My Proxmox on my new NAS system install on a RAID10 ZFS pool with all disks connect directly to SATA on motherboard. And they are working very well with no error. So, I think maybe issue come from the HBA card.
Ive already tested and passed. Ive replaced cable also.
Scrub inside TrueNAS VM give me 1 degraded disk and 1-2 fault disks with hundred of read error. But scrub that pool (3 times) on Proxmox just give me 1 degraded disk and no fault disk.
Do you have any idea?
I mean, we’re still getting faults inside & out of the vm. Check cooling & make sure hba is isolated from the hypervisor would be my next suggestions.
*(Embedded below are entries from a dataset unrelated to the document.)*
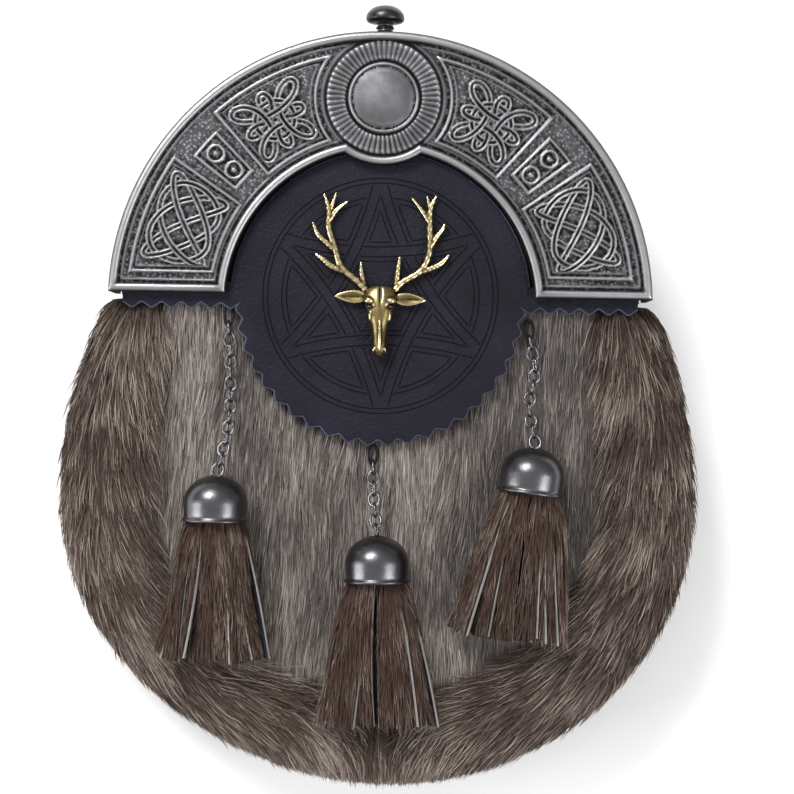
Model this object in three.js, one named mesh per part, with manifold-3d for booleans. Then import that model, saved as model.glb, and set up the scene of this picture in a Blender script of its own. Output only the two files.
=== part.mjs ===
// A dress sporran pouch lying on its back: a fur-faced pouch under a cast half-moon cantle,
// a scalloped leather apron with a stag-head badge, and three tassels on short chains.
//
// Millimetres. +Z comes out of the front, +Y runs up to the knob, and the outer face of the
// back flap lies on z = 0. Outlines are drawn from the cantle's centre line, x = 0, and the
// finished pouch is centred on its box.
import * as THREE from 'three';
import { mergeVertices } from 'three/addons/utils/BufferGeometryUtils.js';
import Module from 'manifold-3d';

const wasm = await Module();
wasm.setup();

// ---------------------------------------------------------------- driving dimensions

const GAP = 0.3; // between pieces that touch on the real pouch
const LEATHER = 2; // thickness of the leather pieces

// Body outline: two half-ellipses on one centre, which sways to one side at the bottom.
const BODY = { centreY: -33, halfWidth: 97, below: 85.5, above: 120, sway: 4 };
// The fur roll, where it stops under the cantle, and how much of its width it has lost there.
const RIM = { width: 24, endAngle: 0.53, narrowing: 0.28 };

// The cantle, and the circles that the pieces behind it follow.
const CANTLE = {
  centreY: 27,
  radius: 82.5,
  innerRadius: 47,
  legY: 29.5,
  lobeY: 89.4,
  lobeRadius: 20.4,
  plate: 2.4,
  rimWidth: 2.7,
  rimRise: 1.1,
  flange: 14,
  wall: 1.6,
};
const TOP_GUSSET_RADIUS = 79;
const PANEL_TOP_RADIUS = 66; // the front panel's edge, hidden behind the cantle

// Heights of the layers, from the back flap to the cantle.
const FLAP = 1.8;
const SNAP = 2.2;
const BACK = FLAP + SNAP + 2 * GAP;
const WALLS = BACK + LEATHER + GAP; // where the side walls stand on the back panel
const PANEL = { seam: 30, crown: 33, thickness: 4 };
const APRON = PANEL.crown + 1.6;
const PLATE = APRON + LEATHER + GAP;

const SCALLOP = { pitch: 6, depth: 1.8 };
const APRON_ROUND = { centreY: 28, radius: 44.4 };
const APRON_STRIP_Y = 26.4; // roots of the scallops under the cantle's legs

const THREAD_LOOP = { length: 7, width: 3.6, wire: 0.4, above: 2.1, behind: 0.8, slope: 0.2 };
const LINK = { length: 5.2, width: 4.2, wire: 0.375, slack: 0.2 };
const BELL = { radius: 9.65, height: 14, dome: 8.4, lip: 0.2, wall: 0.9, crownHole: 2.7 };

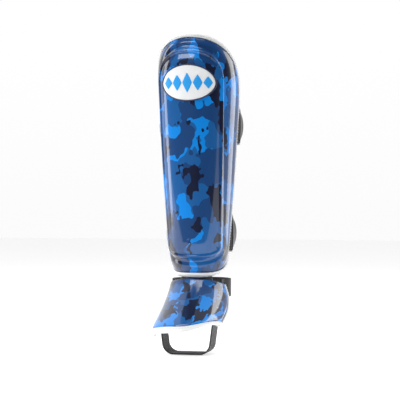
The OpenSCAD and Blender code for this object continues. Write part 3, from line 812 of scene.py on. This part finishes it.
for side, z in (("upper", upper_z), ("lower", lower_z)):
    half = strap_w / 2 - 0.004
    heights = [half * s for s in (-1, -0.97, -0.75, -0.5, -0.25, 0, 0.25, 0.5, 0.75, 0.97, 1)]
    thick = [0.4 if abs(h) > 0.98 * half else 1 for h in heights]
    top, low, prints, gone = [], [], [], 0.0
    for i, (past, t) in enumerate(band_route):
        before, after = band_route[max(0, i - 1)], band_route[min(len(band_route) - 1, i + 1)]
        gone += math.dist(band_route[i], band_route[i - 1]) if i else 0
        length = math.dist(before, after)
        nx, nt = -(after[1] - before[1]) / length * band_half_t, (after[0] - before[0]) / length * band_half_t
        top.append([on_band(z, h, past + nx * k, t + nt * k) for h, k in zip(heights, thick)])
        low.append([on_band(z, h, past - nx * k, t - nt * k) for h, k in zip(heights, thick)])
        prints.append([(gone, h) for h in heights])
    band = slab(side + "_strap_elastic", top, low, prints)
    band.data.materials.append(elastic)
    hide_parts(side + "_elastic")
    on_band(z, 0, 0.0026, -0.0015)
    on_band(z, 0, 0.0078, 0.0145)
    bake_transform(band)


# ------------------------------------------------------------------ instep cover
# A thinner pad of the same printed leather and foam covers the top of the foot. It is shaped over a
# last, lined with cloth, and its inner toe corner is cut back to clear the ball of the foot.
instep_reach, instep_drop, instep_t, toe_half, ankle_half = 0.146, 0.076, 0.008, 0.041, 0.030
top_y, top_z = -(leg_half(0) + 0.002 + rim_t + 0.001), -(binding_roll + 0.003)
bend_y, bend_z = top_y - 0.022, top_z - 0.026
tilt = math.radians(15)
side_limit = 96


def ridge_line(v):
    return tuple((1 - v) ** 2 * p + 2 * v * (1 - v) * q + v ** 2 * r
                 for p, q, r in ((top_y, bend_y, -instep_reach), (top_z, bend_z, -instep_drop)))


def foot_half(v):
    return mix(ankle_half + 0.005, toe_half, v) + 0.004 * math.sin(math.pi * v)


def foot_depth(v):
    return mix(ankle_half + 0.003, 0.030, v) + 0.028 * math.sin(math.pi * min(1, max(0, v)))


def on_instep(v, a, t):
    """The point v along the foot from the ankle, a degrees round from its top, t outside the foot space."""
    c, s = math.cos(math.radians(a)), math.sin(math.radians(a))
    w = v * (1 - 0.2 * max(0.0, s) ** 2)
    y, z = ridge_line(w)
    back = -t + (foot_depth(w) + t) * (1 - c)
    return ((foot_half(w) + t) * s, y + back * math.cos(tilt), z - back * math.sin(tilt))


edge_v, edge_a = 0.008 / 0.130, 9.0


def instep_full(v, a):
    return instep_t * mix(0.72, 1, smooth(min((1.02 - v) / 0.2, (side_limit + 4 - abs(a)) / 30)))


def plump(v, a):
    """How far the leather stands over the pad: it dips to a groove along the edge tape."""
    off = min((1 - v) / edge_v, (side_limit - abs(a)) / edge_a)
    return mix(-0.0008, 0.0012, smooth((off - 0.95) / 0.5)) * mix(0.5, 1, math.sin(math.pi * v))


lengths = [i / 30 for i in range(28)] + [0.91, 0.92, 0.93, 0.94, 0.95, 0.97, 1.0]
turns = [-side_limit, -90, -87, -85, -83]
turns += [mix(-80, 80, i / 40) for i in range(41)] + [83, 85, 87, 90, side_limit]
outer = [[on_instep(v, a, instep_full(v, a) + plump(v, a)) for a in turns] for v in lengths]
inner = [[on_instep(v, a, lining_t) for a in turns] for v in lengths]
prints = [[(math.radians(a) * 0.052 + 0.52, -0.13 * v + 0.05) for a in turns] for v in lengths]
instep_pad = slab("instep_cover_pad", outer, inner, prints)
instep_pad.data.materials.append(leather)
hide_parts("instep_cover", "instep_foam")
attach(instep_pad, "instep")

bare = [[on_instep(v, a, 0.0) for a in turns] for v in lengths]
instep_cloth = slab("instep_lining_cloth", inner, bare, prints)
instep_cloth.data.materials.append(cloth)
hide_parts("instep_lining")
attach(instep_cloth, "instep")


# ------------------------------------------------------------------ white edge tape of the instep
# The same white tape runs down one side of the instep, round the toe edge and up the other side.
around_toe = [(v, -side_limit, 0, 1) for v in [i / 20 for i in range(20)]]
around_toe += [(1.0, -side_limit, 1, 1)]
around_toe += [(1.0, mix(-side_limit, side_limit, i / 36), 1, 0) for i in range(1, 36)]
around_toe += [(1.0, side_limit, 1, 1)]
around_toe += [(v, side_limit, 0, 1) for v in [i / 20 for i in range(19, -1, -1)]]


def instep_tape_at(v, a, along, beside):
    way = 1 if a > 0 else -1

    def at(d, t):
        share = d / binding_w
        return on_instep(v - along * edge_v * share, a - way * beside * edge_a * share * 0.9, t)
    return at


instep_tape = sweep("instep_edge_tape",
                    [tape_loop(instep_tape_at(*q), instep_full(q[0], q[1]), 0.0) for q in around_toe], False)
instep_tape.data.materials.append(tape)
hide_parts("instep_binding")
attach(instep_tape, "instep")
seam = sew("instep_tape_stitches", [([instep_tape_at(*q)(binding_w * 0.55, instep_full(q[0], q[1]) + 0.0029)
                                      for q in around_toe], False)], thread, "instep")


# ------------------------------------------------------------------ ankle gusset
# A piece of black stretch knit is sewn inside the shin panel's lower edge and the instep's upper edge.
# It is the hinge between them.
knit_cloth, n, l, shader = finish_of("gusset_knit", (0.014, 0.015, 0.018), 0.9,
                                     Sheen_Weight=0.3, Sheen_Roughness=0.5)
courses = stripes(n, l, print_place(n, l), "X", 330, 1.5)
l.new(color_mix(n, l, courses, (0.008, 0.008, 0.010), (0.030, 0.031, 0.036)), shader.inputs["Base Color"])
raise_by(n, l, shader, courses, 0.0003)

gusset_t, gusset_clear = 0.0012, binding_t + 0.0004
spread = [mix(-58, 58, i / 28) for i in range(29)]


def gusset_point(a, f, t):
    """The point at angle a and share f of the way down the knit; its middle third crosses the gap."""
    if f < 0.33:
        return on_leg(math.radians(a), mix(0.014, 0.005, f / 0.33), t - gusset_clear)
    if f > 0.67:
        return on_instep(mix(0.01, 0.1, (f - 0.67) / 0.33), a, t - gusset_clear)
    share = (f - 0.33) / 0.34
    fold = 0.0015 * math.sin(math.pi * share)
    above = on_leg(math.radians(a), 0.005, t - gusset_clear - fold)
    below = on_instep(0.01, a, t - gusset_clear - fold)
    return tuple(mix(p, q, share) for p, q in zip(above, below))


downs = [i / 24 for i in range(25)]
knit_prints = [[(0.035 * f, math.radians(a) * 0.033) for a in spread] for f in downs]
gusset = slab("ankle_gusset_knit", [[gusset_point(a, f, 0.0) for a in spread] for f in downs],
              [[gusset_point(a, f, -gusset_t) for a in spread] for f in downs], knit_prints)
gusset.data.materials.append(knit_cloth)
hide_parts("ankle_gusset")
gusset_point(0, 0.30, 0.0)
gusset_point(0, 0.70, 0.0)
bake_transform(gusset)


# ------------------------------------------------------------------ elastics of the foot
# One black elastic band passes round the heel and one under the arch. Their ends are sewn inside the
# instep's side edges beneath small patches.
heel_z, heel_w, heel_half = top_z - 0.014, 0.028, 0.045
heel_in, heel_back = ankle_half + 0.007, leg_back(0) + 0.012


def webbing(name, line, width_of, node, body):
    """A ribbed elastic band along a line of (point, outward, across) with soft edges."""
    top, low, prints, gone = [], [], [], 0.0
    shares = (-1, -0.95, -0.75, -0.5, -0.25, 0, 0.25, 0.5, 0.75, 0.95, 1)
    half = width_of / 2
    for i, (p, out, side_way) in enumerate(line):
        gone += math.dist(p, line[i - 1][0]) if i else 0
        for grid, middle, rim in ((top, 1, 0.7), (low, 0, 0.3)):
            lifts = [rim if abs(s) > 0.97 else middle for s in shares]
            grid.append([tuple(p[k] + side_way[k] * half * s + out[k] * web_t * lift for k in range(3))
                         for s, lift in zip(shares, lifts)])
        prints.append([(gone, s * half) for s in shares])
    band = slab(name, top, low, prints)
    band.data.materials.append(elastic)
    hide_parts(node)
    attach(band, body)


def outward(points):
    """For each point of a flat line that runs clockwise round the leg, the unit vector to its left."""
    ways = []
    for i in range(len(points)):
        a, b = points[max(0, i - 1)], points[min(len(points) - 1, i + 1)]
        d = (b[0] - a[0], b[1] - a[1])
        size = math.hypot(*d)
        ways.append((-d[1] / size, d[0] / size))
    return ways


heel_start = 0.009
corners = [(-heel_in, -0.017), (-heel_in, -0.010), (-heel_in - 0.0015, -0.004), (-heel_half + 0.0015, 0.003)]
corners += [(heel_half * math.cos(math.pi * (1 - i / 20)),
             heel_start + (heel_back - heel_start) * math.sin(math.pi * i / 20)) for i in range(21)]
corners += [(-x, y) for x, y in reversed(corners[:4])]
track = rounded_line(corners, 3)
heel_line = [((x, y, heel_z), (ox, oy, 0), (0, 0, 1)) for (x, y), (ox, oy) in zip(track, outward(track))]
webbing("heel_elastic", heel_line, heel_w, "heel_strap", "instep")

arch_y, arch_w, arch_top, sole = -0.47 * instep_reach, 0.038, -instep_drop + 0.016, -0.116
arch_half, arch_round = foot_half(0.75) + 0.0006, 0.018
arch_sole = arch_half - 0.005
corners = [(-arch_half, arch_top)]
for i in range(7):
    c = math.radians(15 * i)
    corners.append((-arch_sole + arch_round - arch_round * math.cos(c),
                    sole + arch_round - arch_round * math.sin(c)))
corners += [(-x, z) for x, z in reversed(corners)]
track = rounded_line(corners, 4)
webbing("arch_elastic", [((x + ix * web_t, arch_y, z + iz * web_t), (-ix, 0, -iz), (0, 1, 0))
                         for (x, z), (ix, iz) in zip(track, outward(track))], arch_w, "arch_strap", "instep")

tab_leather, n, l, shader = finish_of("tab_leather", (0.020, 0.021, 0.024), 0.55)
raise_by(n, l, shader, speckle(n, l, own_place(n), 900, 3, 0.6), 0.00012)
dark_thread, n, l, shader = finish_of("dark_thread", (0.06, 0.06, 0.065), 0.6)
raise_by(n, l, shader, speckle(n, l, own_place(n), 2500, 2, 0.6), 0.00008)


def sewn_tab(name, node, middle, size):
    """A small patch with soft edges, sewn down with a box of stitches on its inner face."""
    bm = bmesh.new()
    bmesh.ops.create_cube(bm, size=1)
    for v in bm.verts:
        v.co = Vector([m + s * c for m, s, c in zip(middle, size, v.co)])
    bmesh.ops.bevel(bm, geom=bm.edges[:], offset=0.0004, segments=3, affect="EDGES", profile=0.5)
    mesh = bpy.data.meshes.new(name)
    bm.to_mesh(mesh)
    bm.free()
    tab = bpy.data.objects.new(name, mesh)
    collection.objects.link(tab)
    tab.data.materials.append(tab_leather)
    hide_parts(node)
    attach(tab, "instep")
    inner = middle[0] - math.copysign(size[0] / 2, middle[0])
    dy, dz = size[1] / 2 - 0.0013, size[2] / 2 - 0.0013
    box = [(inner, middle[1] + y, middle[2] + z) for y, z in ((-dy, -dz), (dy, -dz), (dy, dz), (-dy, dz))]
    stitch = sew(name + "_stitches", [(box, True)], dark_thread, "instep", 0.0022, 0.0017, 0.0005)


tab_t = 0.0012
for side, way in (("outer", -1), ("inner", 1)):
    sewn_tab(f"arch_tab_{side}", "arch_strap_tabs",
             (way * (arch_half - web_t - tab_t / 2 - 0.0004), arch_y, arch_top - 0.005),
             (tab_t, arch_w - 0.004, 0.010))
    sewn_tab(f"heel_tab_{side}", "heel_strap_tabs",
             (way * (heel_in - web_t - tab_t / 2), -0.0135, heel_z - 0.003), (tab_t, 0.007, heel_w - 0.008))


# ------------------------------------------------------------------ studio
# A pale floor, large soft lights at both sides, in front and above, and a camera level with the middle of
# the guard.
floor = bpy.data.objects.new("floor", bpy.data.meshes.new("floor"))
floor_z, floor_front, floor_far = -0.1165, -0.6, 6
floor_corners = [(x, y, floor_z) for x, y in ((-floor_far, floor_front), (floor_far, floor_front),
                                              (floor_far, floor_far), (-floor_far, floor_far))]
floor.data.from_pydata(floor_corners, [], [(0, 1, 2, 3)])
collection.objects.link(floor)
paper, n, l, shader = finish_of("studio_floor", (0.95, 0.95, 0.95), 0.8, Specular_IOR_Level=0.1,
                                Emission_Color=(1, 1, 1, 1), Emission_Strength=0.5)
floor.data.materials.append(paper)

lens = bpy.data.cameras.new("camera")
lens.lens = 126
camera = bpy.data.objects.new("camera", lens)
camera_turn, camera_far, camera_z = math.radians(14), 2.2, 0.118
camera.location = (camera_far * math.sin(camera_turn), -camera_far * math.cos(camera_turn), camera_z)
camera.rotation_euler = (math.pi / 2, 0, camera_turn)
collection.objects.link(camera)
bpy.context.scene.camera = camera
bpy.context.scene.view_settings.view_transform = "Standard"


def softbox(name, place, aim, size, power):
    light = bpy.data.lights.new(name, "AREA")
    light.shape, light.size, light.size_y, light.energy = "RECTANGLE", size[0], size[1], power
    obj = bpy.data.objects.new(name, light)
    obj.location = place
    obj.rotation_euler = Vector([p - q for p, q in zip(place, aim)]).to_track_quat("Z", "Y").to_euler()
    collection.objects.link(obj)


softbox("right_softbox", (1.19, 0.74, 0.20), (0, 0, 0.12), (0.75, 1.6), 16)
softbox("left_softbox", (-1.35, -0.10, 0.45), (0, 0, 0.10), (0.4, 1.4), 8)
softbox("front_fill", (-0.7, -2.0, 1.5), (0, 0, 0.12), (1.9, 1.2), 44)
softbox("top_softbox", (0.0, -0.2, 1.5), (0, 0, 0.2), (1.0, 0.5), 8)

# The room is white behind the guard, greyer to its right and dim in front, so that the glossy leather keeps
# its depth.
world = bpy.data.worlds.new("studio")
world.use_nodes = True
n, l = world.node_tree.nodes, world.node_tree.links
way = n.new("ShaderNodeSeparateXYZ")
l.new(n.new("ShaderNodeTexCoord").outputs["Generated"], way.inputs["Vector"])


def rising(value, low, high, dim, full):
    node = n.new("ShaderNodeMapRange")
    for socket, number in (("From Min", low), ("From Max", high), ("To Min", dim), ("To Max", full)):
        node.inputs[socket].default_value = number
    l.new(value, node.inputs["Value"])
    return node.outputs["Result"]


behind = math_node(n, l, "MULTIPLY", rising(way.outputs["Y"], -0.1, 0.3, 0.16, 1.0),
                   rising(way.outputs["X"], 0.0, 0.2, 1.0, 0.5))
above = math_node(n, l, "MULTIPLY", behind, rising(way.outputs["Z"], -0.01, 0.10, 0.97, 1.0))
l.new(above, n["Background"].inputs["Strength"])
n["Background"].inputs["Color"].default_value = (1, 1, 1, 1)
bpy.context.scene.world = world
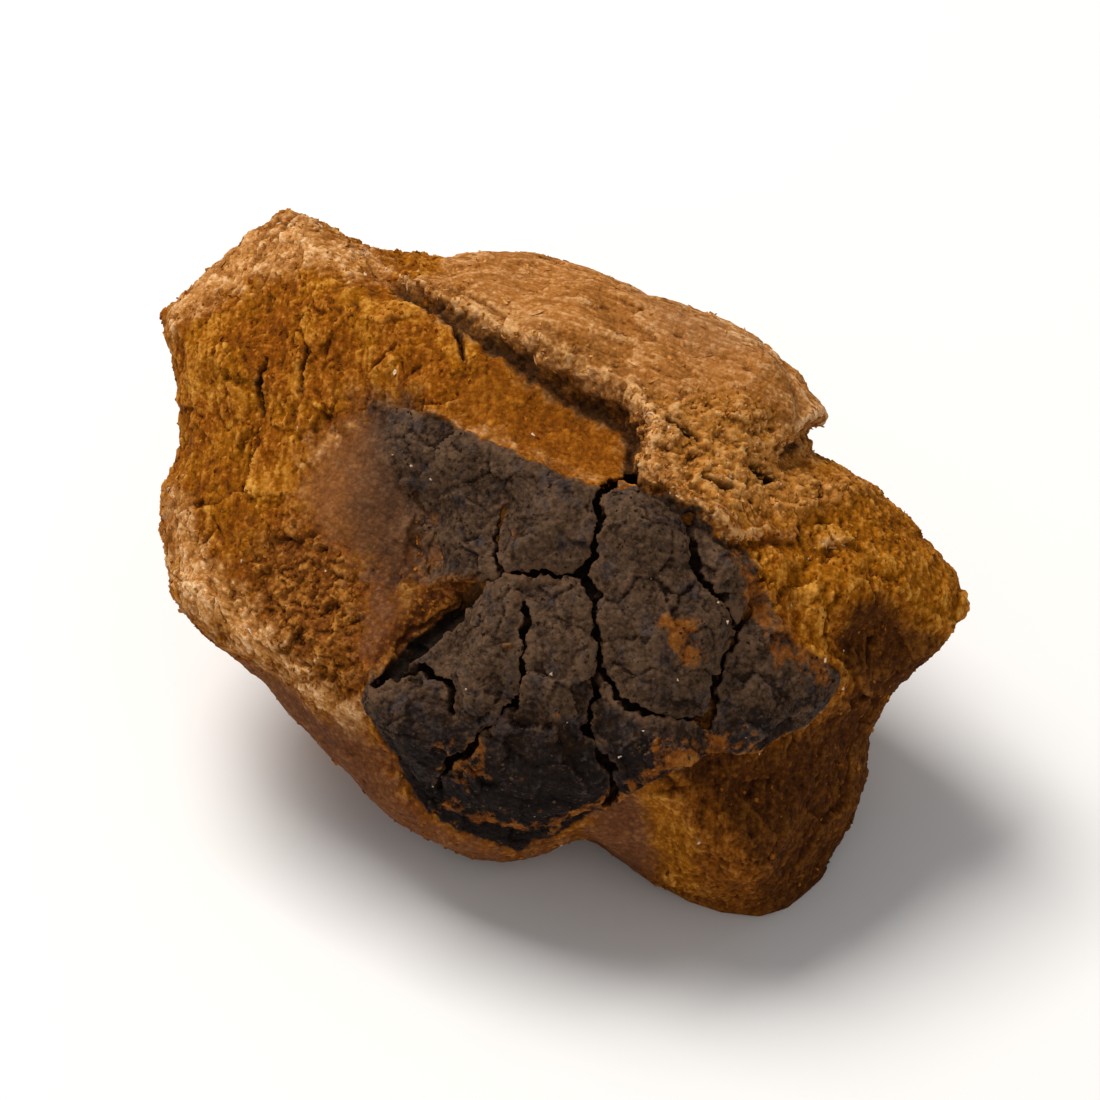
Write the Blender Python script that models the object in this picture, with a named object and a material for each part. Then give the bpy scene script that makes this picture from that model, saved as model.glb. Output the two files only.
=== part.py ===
"""A chunk of chaga, the woody fungus of birch trees, as it is broken up and dried.

It is one solid, so it is one object. Its form is drawn in millimetres from its middle, as it is seen from
the front and above: across to the right, up the face, and out of the face towards the eye. Those three
directions are turned into the row frame at the end, with +Z up and the chunk on its flat underside.

The form is a ball of directions. Each direction gets a radius from the outline, from the broken facets and
from the relief on them, so the surface never folds over itself. The ball's front is meshed along the cracks
and the lips, so that their edges run clean.
"""

import math

import bmesh
import bpy
from mathutils import Vector, noise
from mathutils.geometry import delaunay_2d_cdt

# Millimetres, unless a line says otherwise.
MM = 0.001
FACE_TILT = math.radians(39)  # the drawn face looks up from the horizon by this much
MIDDLE_HEIGHT = 16.4  # from the flat underside to the chunk's middle
CRISPNESS = 20  # how sharp the edges between the breaks are
RIM_CLOSENESS = 3  # how closely the letting out keeps to the outline
NEARLY_NOUGHT = 1e-6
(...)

Replace thermal goop if you’re comfortable doing so, but either way, slap a fan on that sucker. Doesn’t have to be attached, but make sure you got some solid airflow on it. Lotta examples in the past resolved by checking the basics.
If that fails, see if you can make a temporary boot environment (ie a usb with truenas os on it; this should be ok as it is for short term testing); do issues persist if truenas isn’t virtualized? If so, do issues persist if you connect drives directly to motherboard without truenas being virtualized? If so… Maybe you got a faulty hba & need a replacement.
Those would be my next steps; slowly isolate possible issues until you can confirm if it is an hardware fault, or a complication with virtualization.